Most of today’s endeavours are far removed from the norms of early cinemas. The closest I’ve ever come to what it might really have been like before the talkies was in a series at the National Film Theatre in London, where Greta Garbo’s “silent” movies were shown with live accompaniment.

What was most striking about that experience was the way an individual musician could affect how a particular film came across. Some of the pianists in the London Garbo series were real masters of mood and co-ordination, others almost never managed to make their cues on time, and engaged in lots of objectionably maudlin effects. What wouldn’t anybody give to hear what the young Dmitri Shostakovich sounded like in the 1920s, when, to make ends meet while working on his First Symphony, he served his time in a cinema. He once got unexpected applause from the audience, during a screening of a film called Swamp and Water Birds of Sweden. His listeners clapped ironically and made catcalls when a particular flight of Shostakovian fancy led them to conclude the man at the piano must have been drunk.

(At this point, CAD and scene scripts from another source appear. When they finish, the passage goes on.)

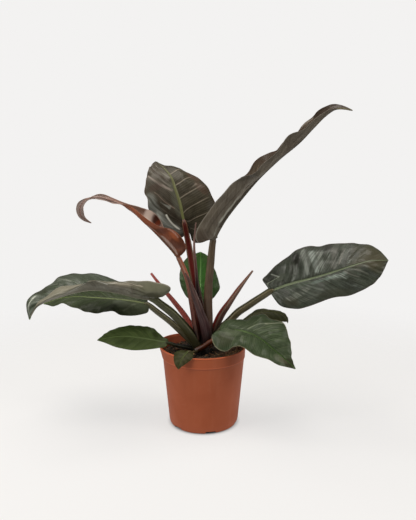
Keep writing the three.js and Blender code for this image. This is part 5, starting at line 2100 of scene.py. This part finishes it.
@dataclass(frozen=True)
class SoftBox:
    """A large soft lamp: where it stands, its two sides in metres and its power in watts."""

    name: str
    spot: Point
    sides: tuple[float, float]
    power: float
    tint: Colour = (255, 249, 241)

    def build(self, aim: Point) -> None:
        """Makes the lamp and turns it to the aim."""
        data = bpy.data.lights.new(self.name, "AREA")
        data.shape = "RECTANGLE"
        data.size, data.size_y = self.sides
        data.energy = self.power
        data.color = linear(self.tint)[:3]
        lamp = bpy.data.objects.new(self.name, data)
        lamp.location = self.spot
        lamp.rotation_euler = (Vector(aim) - Vector(self.spot)).to_track_quat("-Z", "Y").to_euler()
        lamp.visible_camera = False
        bpy.context.scene.collection.objects.link(lamp)


@dataclass
class Studio:
    """The pale floor with a painted shadow under the pot, the backdrop's even light, the soft
    lamps and the camera.
    """

    backdrop: Colour = (243, 242, 241)
    warmth: Colour = (255, 250, 243)
    camera_spot: Point = (0.009, -1.1, 0.515)
    camera_tilt: float = 9.2
    focal_share: float = 559 / 520
    sensor: float = 36.0
    floor_reach: float = 2.4
    floor_fade: tuple[float, float] = (0.45, 1.2)
    floor_glow: float = 0.72
    painted_shadow_radius: float = 0.058
    paper: Point = (0.2, 0.2, 0.2)
    shade: Point = (0.004, 0.004, 0.004)
    aim: Point = (0.0, 0.0, 0.33)
    lamps: tuple[SoftBox, ...] = (
        SoftBox("lamp_top", (-0.3, -0.2, 2.2), (1.6, 1.2), 42),
        SoftBox("lamp_left", (-1.7, -1.0, 1.0), (0.8, 1.4), 24),
        SoftBox("lamp_right", (1.8, -0.8, 0.9), (0.8, 1.4), 18),
    )

    def build(self) -> None:
        """Sets the studio up."""
        self._floor()
        self._world()
        for lamp in self.lamps:
            lamp.build(self.aim)
        self._camera()
        bpy.context.scene.view_settings.view_transform = "Standard"

    def _floor(self) -> None:
        """Lays the floor, whose edge fades into the backdrop, with a painted shadow under the pot.
        """
        sheet = NodeSheet.named("floor_paper")
        spot = sheet.place()
        x, y, _ = sheet.parts(spot)
        away = (x * x + y * y) ** 0.5
        # Painted shadow: under the pot the floor's glow fades to black and a near-black sheet
        # takes over.
        under = self.painted_shadow_radius
        tone = sheet.mix(away.step(under, 0.078), linear((0, 0, 0)), linear(self.backdrop))
        glow = sheet.node("ShaderNodeEmission", {}, {"Color": tone, "Strength": self.floor_glow})
        paper = sheet.node("ShaderNodeBsdfDiffuse", {}, {"Color": (*self.paper, 1.0)})
        both = sheet.node("ShaderNodeAddShader", {}, {0: glow, 1: paper})
        dark = sheet.node("ShaderNodeBsdfDiffuse", {}, {"Color": (*self.shade, 1.0)})
        near = sheet.blend(away.step(under, 0.07), dark, both)
        clear = sheet.node("ShaderNodeBsdfTransparent")
        sheet.end(sheet.blend(away.step(*self.floor_fade), near, clear))
        mesh = bpy.data.meshes.new("floor")
        r = self.floor_reach
        mesh.from_pydata([(-r, -r, 0), (r, -r, 0), (r, r, 0), (-r, r, 0)], [], [(0, 1, 2, 3)])
        mesh.materials.append(sheet.owner)
        floor = bpy.data.objects.new("floor", mesh)
        bpy.context.scene.collection.objects.link(floor)

    def _world(self) -> None:
        """Lights the scene from all round, and less so from the camera's side."""
        world = bpy.data.worlds.new("studio")
        bpy.context.scene.world = world
        sheet = NodeSheet(world)
        spot = sheet.node("ShaderNodeTexCoord", output="Generated")
        _, y, z = sheet.parts(spot)
        strength = 0.05 + y.step(0.0, 1.0) * 0.12 + z.step(-0.1, 0.9) * 0.2
        seen = sheet.node("ShaderNodeBackground", {}, {0: linear(self.backdrop), 1: 1.0})
        light = sheet.node("ShaderNodeBackground", {}, {0: linear(self.warmth), 1: strength})
        direct = sheet.node("ShaderNodeLightPath", output="Is Camera Ray")
        sheet.end(sheet.blend(direct, light, seen), "ShaderNodeOutputWorld")

    def _camera(self) -> None:
        """Sets the camera up."""
        data = bpy.data.cameras.new("camera")
        data.sensor_width = self.sensor
        data.lens = self.sensor * self.focal_share
        camera = bpy.data.objects.new("camera", data)
        camera.location = self.camera_spot
        camera.rotation_euler = (math.radians(90 - self.camera_tilt), 0, 0)
        bpy.context.scene.collection.objects.link(camera)
        bpy.context.scene.camera = camera


def main() -> None:
    """Builds the plant piece by piece, then its studio."""
    pot = Pot()
    pot.build()
    Soil().build(pot)
    Crown().build()
    for number, leaf in enumerate(LEAVES):
        leaf.build(number)
    for number, spike in enumerate(SPIKES):
        spike.build(200 + number)
    Studio().build()


if __name__ == "__main__":
    main()
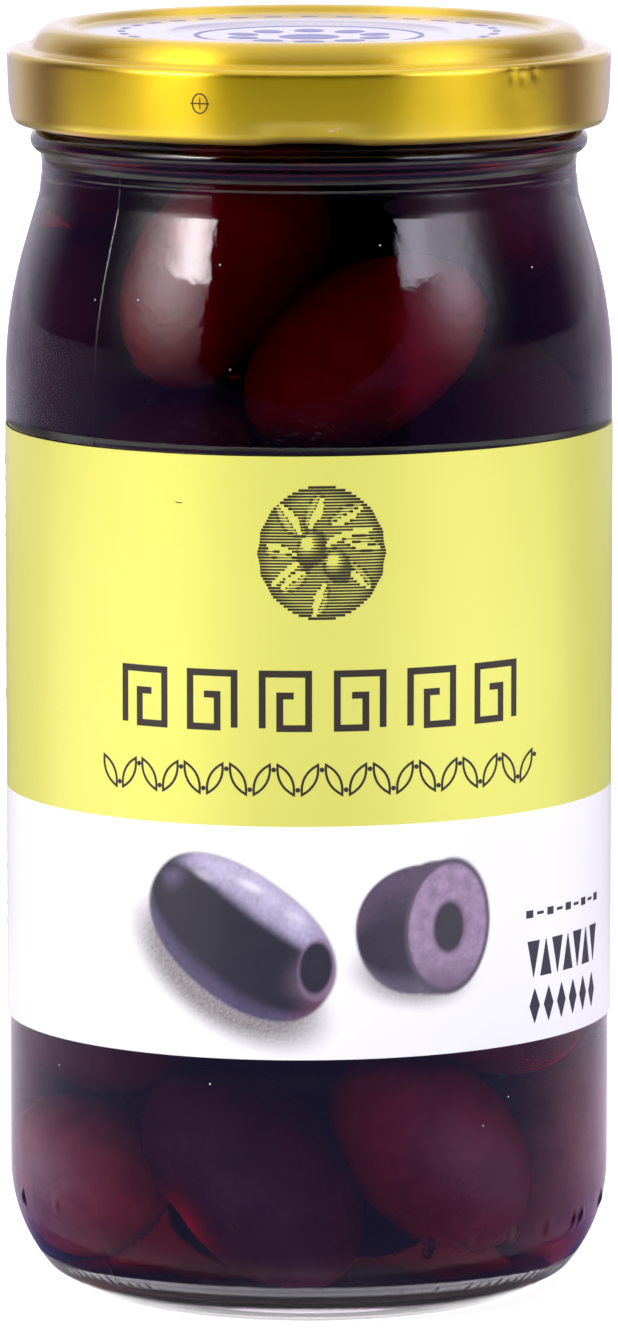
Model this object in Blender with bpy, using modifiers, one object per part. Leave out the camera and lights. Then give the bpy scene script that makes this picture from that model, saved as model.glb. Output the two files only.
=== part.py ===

And what of this last month’s special screenings? Well, I’m not sure that I appreciate how Icarus at the Edge of Time really benefited from the live music-making. There is, to be sure, a sense of occasion in seeing a full symphony orchestra arrayed under a film screen in a concert hall. And there’s no doubt a film aimed at young viewers and shown in association with the Dublin City of Science Festival 2012 must have introduced new ears to the sound of a live symphony orchestra. But I don’t think for a moment that I would have enjoyed Icarus as a film or the bland pulsations of Glass’s music any the less had I seen and heard them in the darkness of a cinema.

The T’ang Quartet’s performance of Baudine Jam’s score for The Haunted House was, by contrast, a bare bones affair. The T’angs eschewed modern technology (click tracks over earphones, or monitors on stage with timings and cues) in favour of the raw experience of pure hand-eye co-ordination. The musicians sat to the side of the stage, and of the two who could see the film, the cellist Leslie Tan was the player designated to keep images and sound in sync. The score was in the spirit of the era of the movie, so much so that one almost stopped noticing movie and music as being separate from each other. Stravinsky said something to the effect that good orchestration is when you don’t notice it. On Saturday that matching of ends and means was exactly what was delivered.

Virgil Thomson: Film’s Pulitzer winner

VIRGIL THOMSON, the only composer to win a Pulitzer prize for a film score (for Robert Flaherty's Louisiana Story in 1943; See url.ie/fntk) began his cinema career with an emergency call-out at the age of 13, in 1909. "Since the pianist in those days never knew ahead of time what the films were to be," he explained, "he had to fumble his way through the first show while watching the screen. After that he could with luck hit certain passages on the nose.

For comedies one played animated popular music, not disdaining a topical reference such as I Love My Wife, But Oh, You Kid! (see url.ie/fntiand url.ie/fntg). For the dramas one used slower stuff. Being unskilled in improvisation, I simply played pieces I knew while a trap drummer underlined the rhythm and added "effects" such as cowbells, horses' hooves, bass drum thuds, and cymbal crashes. His flyswatter, always at hand in summer, could be useful, too, for light drum taps. It was soon to become, in fact, under the name of "brush", standard drummers' equipment."

And in his 1939 book, The State of Music, Thomson summarised issues that have not gone away. “Film-directors are particularly upsetting to the musician, because, dealing with photography as they do, they live in constant fear lest music, the stronger medium, should take over the show.

“At the same time, they want it to sustain the show whenever the show shows signs of falling apart. They expect you, wherever the story is unconvincing or the continuity frankly bad, to deceive the audience by turning on a lot of insincere hullabaloo. Now insincerity on the part of actors and interpreters is more or less all right, but insincere authorship leads to no good end.

Theatre people and musicians all know this. Film people do not seem to. For all the skill and passion that have gone into the making of movies, the films are still a second-rate art form, like mural painting, because they try to convince us of characters and motivations that their own authors do not believe in, and because they refuse a loyal co-operation with music, their chief aid, choosing naively to use the more powerful medium as whitewash to cover up the structural defects of the weaker. It takes lots of tact and persistence to pull off a creditable job in such an industry.”